On 11/24/20 8:19 PM, Murray S. Kucherawy wrote:
> On Tue, Nov 24, 2020 at 7:27 PM Douglas Foster 
> <dougfoster.emailstandards@gmail.com 
> <mailto:dougfoster.emailstandards@gmail.com>> wrote:
>
>     Michael, I think the purpose is stated well enough:   Mailing
>     lists want to keep adding their content to messages, without being
>     blocked by recipients.   This means that they have to provide
>     recipients with enough information for them to accept the
>     forwarded content.  Google and Microsoft seem to be on-board with
>     this project, so it seems pretty successful already.   This train
>     is not easily stopped.
>
>
> That sounds about right.  Put another way: DMARC's success is at least 
> in part stymied by what MLMs do that invalidates DKIM; ARC is an 
> attempt to carry forward from the MLM, in a credible way, an 
> indication of what the MLM saw in terms of DKIM results when the 
> message got to the MLM.  So then, although an author signature will 
> fail post-MLM, the MLM signature will pass, and the ARC data will tell 
> you that the author signature was good when the MLM got it.  If you 
> trust the chain, then that can be an alternative to the DKIM input 
> when the final recipient performs a DMARC evaluation.
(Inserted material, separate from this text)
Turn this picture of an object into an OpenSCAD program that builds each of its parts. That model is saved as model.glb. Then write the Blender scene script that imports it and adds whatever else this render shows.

That's been known for over 15 years. I'm still trying to understand the 
assertion that DKIM signatures are a "bad fit". I just looked at a 
random message off of this thread and they look identical except for the 
i= field. another field could trivially be added to DKIM and auth-res -- 
since unknown fields are supposed to be ignored -- if this binding 
property is absolutely needed, which I remain unconvinced by as well.


>
> Sections 1 and 7.2.1 of RFC 8617 do say all of this, though perhaps 
> not as concretely as one might like.
>
>     In my opinion, ARC does leave a lot of unanswered questions about
>     how you use the data that ARC provides.   Again, the big
>     organizations have the brain power at their disposal to figure
>     that out for themselves, later.
>
>
> This is why it was published as Experimental.  Its efficacy is not 
> (yet) known, nor are any side effects. Although, now that you have me 
> thinking about it: It's been a year; have we any meaningful data about 
> this yet?

If you ask me, part of the experiment should be able to show use cases 
that DKIM + auth-res (or maybe old-auth-res if needed) CANNOT address 
that ARC can, and most especially what percentage of email traffic we're 
actually talking here. As far as I can see ARC doesn't bring anything 
especially new for the mailing list kind of use cases since it really 
easy to see who the intermediary was that broke the signature. I have 
been told there are some vague other kinds of use cases but is unclear 
whether those use cases actually happen before or after the message 
arrives at the front door of the final receiving domain. Yes, i read 
section 7, but it doesn't tell me why this can't be handled with current 
technology.

It seems to me that the lynchpin is whether I trust the domain that 
broke the signature and resigned. That's either a previously solved or 
unsolved problem depending on your perspective. If I trust the 
intermediary domain to not send me spam via reputation, I forward it 
along to be delivered and ignore the DMARC record. Why do I care whether 
it originally validated from the sending domain or not? If you ask me, 
that's the intermediary domain's problem since they have an incentive to 
keep their reputation and not send spam through.